I will never know you in this life. I know that you were with me even for a short period of time. I loved you from the moment those lines showed up. Your Daddy was so excited for you to join us. Your brothers were really hoping you were going to finally be the sister they were asking for.
I’m sorry that things didn’t work out like we had hoped. Your due date is closing in on us. You would have been my summer baby. Sure life would have been hard and uncomfortable. Sure plans were going to have to adjust with your arrival. We were willing to do whatever it would take to keep you safe and happy. I’m am not sure what happened my sweet soul, but I guess our time just wasn’t right. My soul died a bit when we found out you would not be joining us earth side. It’s okay sweet soul. I will still love you forever and you will remain in my heart.
I love you Brey and like all the little souls before you you will live in my heart forever.
Dec 25th was a thrilling day. I had a light positive a few days before but today there was a solid line. No denying it. It felt like them best Christmas present. Our 5th child. We were thrilled. We plotted how to tell our families. Hubby made snow angels with the our 4 other children. We were so happy. They were so happy. For some reason I didn’t feel like shouting from the Facebook roof tops this time. We told people in private as time went on and they questioned why I was sick. I wasn’t eating, I couldn’t make myself eat. Food made me sick. Jan 24th I was unwell so I went to the ER and they checked my blood levels and my hcg was decent for 8 weeks over 5000. Doc said i should try some diacetin and move on. They didn’t do an ultrasound. Feb 1st I had the first bit of blood streaked in mucous. It was there for one wip and then it went away. Nothing major. Feb 3 a bit more blood streaked mucous but one wip and then nothing again. Sunday Feb 7th at 11:40 am I went to the bathroom and there was much more blood. But it once again was limited. I wasn’t taking chances. I packed up the kids and went to pick up my husband. He was 20 minutes away but closer to the hospital than home. I pulled him out of a meeting and told him he was taking me to the hospital. Enroute I had managed to find someone to watch the other 4. I had him drop me off and then take the children so he could come back. There was a long wait. Hours later when we’re were seen my hgc levels dropped. Which would be normal 11 weeks, but it was significant. Doc came in with a bedside ultrasound. A crude bad imaging machine but gave us our first bad news. He could find nothing. He said he would bring us in the next day for a proper ultrasound.

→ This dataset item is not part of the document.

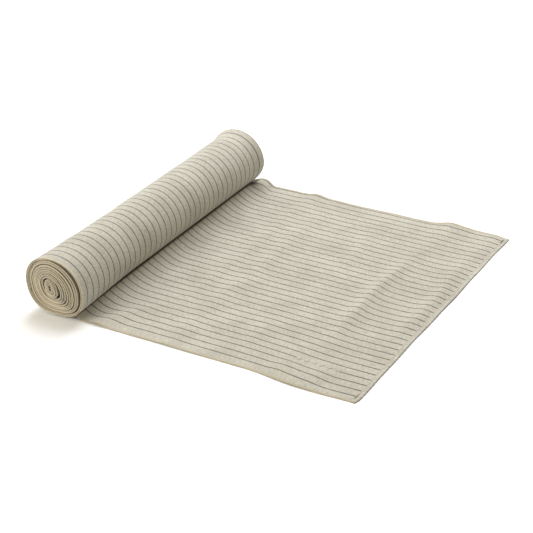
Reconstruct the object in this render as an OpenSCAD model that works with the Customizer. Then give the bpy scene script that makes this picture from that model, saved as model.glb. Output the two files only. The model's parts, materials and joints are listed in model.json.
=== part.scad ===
// Baby wrap sling: one long hemmed length of striped stretch cloth, most of it wound
// into a roll, with its free end laid out flat.
// +X runs from the roll to the free end, +Y across the cloth, +Z up.
// The origin is at the centre of the object's footprint, on the surface it lies on.

/* [Cloth] */
// Width of the cloth from edge to edge, its overlocked edges included
cloth_w = 550; // [450:5:620]
// Thickness of the knitted cloth
cloth_t = 1.0; // [0.8:0.1:1.1]
// Width of the thread overlocked along each long edge
edge_w = 4; // [3:0.5:6]
// Height of that thread where the cloth lies flat
edge_t = 1.4; // [1.2:0.1:1.8]
// Distance from the roll's axis to the turned edge of the free end
spread_len = 520; // [500:10:700]

/* [Roll] */
// Radius of the outermost turn, at the middle of the cloth
roll_r = 49.5; // [48:0.5:56]
// Radius of the innermost turn, at the middle of the cloth
core_r = 6; // [6:0.5:9]
// Number of turns on the roll
turns = 27; // [18:1:28]
// How far the roll has slipped past the near edge of the laid cloth
near_slip = 6; // [0:1:12]
// How far the roll stops short of the far edge of the laid cloth
far_inset = 10; // [0:1:15]
// Thickness of the overlocked thread between the turns
rolled_edge_t = 1.3; // [1.1:0.05:1.3]

/* [Rise] */
// Radius of the hollow curve in which the cloth rises from the floor to the roll
rise_r = 57; // [50:1:65]
// Angle of that curve, from the floor up to the roll
rise_angle = 36; // [25:1:36]
// Distance from the roll's axis to the foot of the rise
rise_foot = 68; // [67:1:75]

/* [Free end] */
// Distance from the roll's axis to the line where the free end turns back
fold_x = 482; // [480:1:486]
// Width of the hem
hem_w = 8; // [6:1:14]
// Distance between stitches
stitch_pitch = 5; // [4:0.5:10]
// Length of one stitch
stitch_len = 3.5; // [2:0.5:3.5]
// Thickness of the sewing thread
thread_t = 0.4; // [0.3:0.1:0.6]
// Length of the reinforcing tack at each corner of the hem
tack_len = 10; // [6:1:14]

/* [Embroidery] */
// Number of lozenges in the row
lozenges = 6; // [3:1:6]
// Distance between lozenges
lozenge_pitch = 13; // [12:0.5:13]
// Size of a lozenge along and across the cloth
lozenge_size = [10, 8]; // [6:1:12]
// Height of the satin stitch above the cloth
satin_t = 0.5; // [0.3:0.1:0.8]
// Distance from the roll's axis to the first lozenge
motif_x = 394; // [392:1:398]
// Distance from the near edge to the middle of the row
motif_y = 63; // [20:1:200]

/* [Care label] */
// Width of the label along the roll
label_w = 30; // [20:1:50]
// Thickness of the label
label_t = 0.3; // [0.2:0.1:0.5]
// Distance from the near end of the roll to the label
label_inset = 24; // [10:1:100]

/* [Hidden] */

// Room left between pieces that move past each other, and between layers sewn together
gap = 0.3;
touch = 0.05;
// The spiral has a corner every step degrees and ends under the roll
step = 15;
end_angle = 270;
start_angle = end_angle - 360 * turns;
turn_pitch = (roll_r - core_r) / turns;
function spiral_r(a) = roll_r - turn_pitch * (end_angle - a) / 360;

// Places along X, in the frame of the footprint's centre
left_r = spiral_r(180) + rolled_edge_t / 2;
axis_x = -(spread_len - left_r) / 2;
end_x = axis_x + spread_len;
hem_x = end_x - hem_w;
under_x = axis_x - 12;
full_turn = 2 * PI * (roll_r + cloth_t);
split_x = axis_x + full_turn + 18;
turn_back_x = axis_x + fold_x;

// Places along Y
near_y = -(cloth_w + near_slip) / 2 + near_slip;
far_y = near_y + cloth_w;
roll_near_y = near_y - near_slip;
roll_far_y = far_y - far_inset;

// Places along Z
roll_z = edge_t + gap + roll_r + rolled_edge_t / 2;
rise_z = edge_t + gap + cloth_t / 2 + rise_r;
hem_z = cloth_t + touch;

// The hem and the label at the inner end of the cloth
inner_hem_angle = 90;
label_start = start_angle + 120;
label_end = start_angle + 330;
inner_hem_gap = cloth_t + touch;
label_gap = cloth_t / 2 + label_t / 2 + touch;

cloth_colour = [0.78, 0.77, 0.71];
rolled_colour = [0.72, 0.70, 0.63];
thread_colour = [0.72, 0.66, 0.53];
stitch_colour = [0.66, 0.64, 0.57];
label_colour = [0.95, 0.94, 0.90];

// Runs an outline drawn in X and Z across the cloth, from y0 to y1
module across(y0, y1) {
    translate([0, y1, 0])
        rotate([90, 0, 0])
            linear_extrude(height = y1 - y0)
                children();
}

// A band that follows the spiral from angle a0 to a1, moved in by inset
module spiral_band(a0, a1, thickness, inset = 0) {
    outer = [for (a = [a0 : step : a1])
        (spiral_r(a) - inset + thickness / 2) * [cos(a), sin(a)]];
    inner = [for (a = [a1 : -step : a0])
        (spiral_r(a) - inset - thickness / 2) * [cos(a), sin(a)]];
    translate([axis_x, roll_z])
        polygon(concat(outer, inner));
}

// The hollow curve from the foot of the rise up to the roll
module rise_band(thickness) {
    top = -90 - rise_angle;
    below = [for (a = [top : 4 : -90]) (rise_r + thickness / 2) * [cos(a), sin(a)]];
    above = [for (a = [-90 : -4 : top]) (rise_r - thickness / 2) * [cos(a), sin(a)]];
    translate([axis_x + rise_foot, rise_z])
        polygon(concat(below, above));
}

// A flat length of cloth, and the thread along one of its edges
module flat_cloth(x0, x1) {
    translate([x0, near_y + edge_w, 0])
        cube([x1 - x0, cloth_w - 2 * edge_w, cloth_t]);
}

module flat_edge(x0, x1, y) {
    bevel = edge_t / 4;
    translate([x0, y, 0])
        rotate([90, 0, 90])
            linear_extrude(height = x1 - x0)
                polygon([
                    [0, bevel], [bevel, 0], [edge_w - bevel, 0], [edge_w, bevel],
                    [edge_w, edge_t - bevel], [edge_w - bevel, edge_t],
                    [bevel, edge_t], [0, edge_t - bevel]
                ]);
}

// A row of stitches along Y, each lying on the surface at height z
module stitch_row(x, y0, y1, z) {
    for (y = [y0 + stitch_pitch / 2 : stitch_pitch : y1 - stitch_pitch / 2])
        translate([x - thread_t, y - stitch_len / 2, z])
            cube([2 * thread_t, stitch_len, thread_t]);
}

// A row of stitches inside the core, at one angle of the spiral
module core_stitch_row(angle, inset, y0, y1) {
    translate([axis_x, 0, roll_z])
        rotate([0, -angle, 0])
            translate([spiral_r(angle) - inset, 0, 0])
                rotate([0, -90, 0])
                    stitch_row(0, y0, y1, 0);
}

module rolled_cloth() {
    color(rolled_colour)
        across(roll_near_y + edge_w, roll_far_y - edge_w)
            spiral_band(start_angle, end_angle, cloth_t);
}

module near_edge_thread_rolled() {
    color(thread_colour)
        across(roll_near_y, roll_near_y + edge_w)
            spiral_band(start_angle, end_angle, rolled_edge_t);
}

module far_edge_thread_rolled() {
    color(thread_colour)
        across(roll_far_y - edge_w, roll_far_y)
            spiral_band(start_angle, end_angle, rolled_edge_t);
}

module inner_end_hem() {
    color(cloth_colour)
        across(roll_near_y + edge_w, roll_far_y - edge_w)
            spiral_band(start_angle, start_angle + inner_hem_angle, cloth_t, inner_hem_gap);
}

module inner_hem_stitching() {
    color(stitch_colour)
        core_stitch_row(
            start_angle + inner_hem_angle - step, inner_hem_gap + cloth_t / 2 + touch,
            roll_near_y + 2 * edge_w, roll_far_y - 2 * edge_w
        );
}

module care_label() {
    y0 = roll_near_y + label_inset;
    color(label_colour)
        across(y0, y0 + label_w)
            spiral_band(label_start, label_end, label_t, label_gap);
}

module care_label_stitching() {
    y0 = roll_near_y + label_inset;
    color(stitch_colour)
        for (angle = [label_start + step, label_end - step])
            core_stitch_row(angle, label_gap + label_t / 2 + touch, y0, y0 + label_w);
}

module rising_cloth() {
    color(cloth_colour)
        across(near_y + edge_w, far_y - edge_w)
            rise_band(cloth_t);
}

module near_edge_thread_rising() {
    color(thread_colour)
        across(near_y, near_y + edge_w)
            rise_band(cloth_t);
}

module far_edge_thread_rising() {
    color(thread_colour)
        across(far_y - edge_w, far_y)
            rise_band(cloth_t);
}

module taken_up_cloth() {
    color(cloth_colour)
        flat_cloth(under_x, split_x);
}

module near_edge_thread_taken_up() {
    color(thread_colour)
        flat_edge(under_x, split_x, near_y);
}

module far_edge_thread_taken_up() {
    color(thread_colour)
        flat_edge(under_x, split_x, far_y - edge_w);
}

module laid_cloth() {
    color(cloth_colour)
        flat_cloth(split_x, turn_back_x);
}

module near_edge_thread_laid() {
    color(thread_colour)
        flat_edge(split_x, turn_back_x, near_y);
}

module far_edge_thread_laid() {
    color(thread_colour)
        flat_edge(split_x, turn_back_x, far_y - edge_w);
}

module embroidered_motif() {
    half = lozenge_size / 2;
    color(stitch_colour)
        for (i = [0 : lozenges - 1])
            translate([axis_x + motif_x + i * lozenge_pitch, near_y + motif_y, cloth_t])
                linear_extrude(height = satin_t)
                    polygon([[-half.x, 0], [0, -half.y], [half.x, 0], [0, half.y]]);
}

module free_end_cloth() {
    color(cloth_colour)
        flat_cloth(turn_back_x + gap, end_x);
}

module near_edge_thread_free_end() {
    color(thread_colour)
        flat_edge(turn_back_x + gap, end_x, near_y);
}

module far_edge_thread_free_end() {
    color(thread_colour)
        flat_edge(turn_back_x + gap, end_x, far_y - edge_w);
}

module free_end_hem() {
    color(cloth_colour)
        translate([hem_x, near_y + edge_w + touch, hem_z])
            cube([hem_w, cloth_w - 2 * (edge_w + touch), cloth_t]);
}

module free_end_hem_stitching() {
    color(stitch_colour)
        stitch_row(
            hem_x + hem_w / 4, near_y + edge_w + tack_len, far_y - edge_w - tack_len,
            hem_z + cloth_t
        );
}

module hem_corner_tacks() {
    bar_w = 4 * thread_t;
    color(stitch_colour)
        for (y = [near_y + edge_w + 1, far_y - edge_w - 1 - bar_w])
            translate([hem_x, y, hem_z + cloth_t])
                cube([hem_w - 1, bar_w, thread_t]);
}

rolled_cloth();
near_edge_thread_rolled();
far_edge_thread_rolled();
inner_end_hem();
inner_hem_stitching();
care_label();
care_label_stitching();
rising_cloth();
near_edge_thread_rising();
far_edge_thread_rising();
taken_up_cloth();
near_edge_thread_taken_up();
far_edge_thread_taken_up();
laid_cloth();
near_edge_thread_laid();
far_edge_thread_laid();
embroidered_motif();
free_end_cloth();
near_edge_thread_free_end();
far_edge_thread_free_end();
free_end_hem();
free_end_hem_stitching();
hem_corner_tacks();
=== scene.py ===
"""Baby wrap sling: one long striped knit cloth, wound into a roll with its free end laid flat.

Lengths are in metres, in the CAD frame. On the flat cloth, `along` is the distance from the
roll's axis towards the free end and `across` the distance from the cloth's near edge.
"""

import json
import math

import bpy
import numpy as np
from mathutils import Matrix, Vector


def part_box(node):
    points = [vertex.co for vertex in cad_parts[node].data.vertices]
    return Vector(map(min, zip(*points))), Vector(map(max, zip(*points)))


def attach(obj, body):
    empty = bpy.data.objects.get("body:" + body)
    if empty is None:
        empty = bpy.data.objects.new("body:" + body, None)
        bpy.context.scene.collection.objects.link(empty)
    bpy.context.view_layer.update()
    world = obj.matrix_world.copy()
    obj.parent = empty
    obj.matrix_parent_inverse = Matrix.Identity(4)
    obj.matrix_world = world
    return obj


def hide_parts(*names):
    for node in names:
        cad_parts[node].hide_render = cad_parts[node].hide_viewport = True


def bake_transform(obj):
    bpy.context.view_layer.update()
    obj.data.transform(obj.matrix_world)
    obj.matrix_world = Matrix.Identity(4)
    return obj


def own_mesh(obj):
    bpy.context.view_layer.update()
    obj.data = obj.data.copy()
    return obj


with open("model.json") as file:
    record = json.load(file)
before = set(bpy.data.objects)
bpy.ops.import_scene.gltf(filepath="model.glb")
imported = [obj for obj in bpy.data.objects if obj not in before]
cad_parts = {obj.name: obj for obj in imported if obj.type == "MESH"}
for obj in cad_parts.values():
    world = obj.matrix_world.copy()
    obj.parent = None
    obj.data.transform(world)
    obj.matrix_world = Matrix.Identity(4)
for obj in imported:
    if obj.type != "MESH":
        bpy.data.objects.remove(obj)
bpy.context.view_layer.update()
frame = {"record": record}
joints = {j["name"]: j for j in frame["record"]["behaviour"]["joints"]}

MM = 0.001
STEP = 2 * MM  # between points on the flat cloth

# ---------------------------------------------------------------- places, from the CAD frame
AXIS_X, _, AXIS_Z = joints["roll_spin"]["pos_m"]
NEAR_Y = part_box("near_edge_thread_laid")[0][1]
FAR_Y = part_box("far_edge_thread_laid")[1][1]
WIDTH = FAR_Y - NEAR_Y
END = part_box("free_end_cloth")[1][0] - AXIS_X
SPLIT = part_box("laid_cloth")[0][0] - AXIS_X  # where the taken-up stretch ends
ROLL_NEAR_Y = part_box("near_edge_thread_rolled")[0][1]
ROLL_FAR_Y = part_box("far_edge_thread_rolled")[1][1]
MOTIF_REACH = [corner[0] - AXIS_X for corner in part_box("embroidered_motif")]

# ---------------------------------------------------------------- the cloth
WOUND_LENGTH = 4.7  # how far along the cloth the roll's axis is, in the cloth's own coordinates
PRESSED = 0.468  # the roll presses the laid cloth flat up to here, just short of the fold
CLOTH_T = 0.9 * MM
EDGE_INSET = 2.2 * MM  # from the edge thread's outside to the cloth's cut edge
STRIPE_PITCH = 14.9 * MM
STRIPE_FIRST = 14.25 * MM
STRIPE_W = 1.85 * MM
MOTIF_STRIPE = STRIPE_FIRST + 3 * STRIPE_PITCH

# ---------------------------------------------------------------- camera
AZIMUTH, ELEVATION, TILT = (math.radians(a) for a in (31.43, 28.49, -2.119))
AIM = Vector((AXIS_X + 0.2064, NEAR_Y + 0.2846, 0))
DISTANCE = 2.4499
LENS, SENSOR = 100.9, 36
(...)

Monday morning I got an early call asking for me to be in, in 45 minutes. I couldn’t find anyone to watch the kids. So hubby took the older 3 to work with him and I took the 2 year old. Once again a long wait for the results. When I was was brought in. I was beginning to fear the worst and then I over heard the doc. He came in to let me know. They found nothing but a gestational sac. No fetal pole, no yolk sac. I felt the world crush my heart. Not even that the baby had passed at such and such time. There was nothing. They said if I had pain it may be ectopic but seeing as there was no pain there was just nothing. My body believes and chemically saying I am pregnant but there is no baby. Maybe never was. There are not enough tears. I don’t know where to go from here.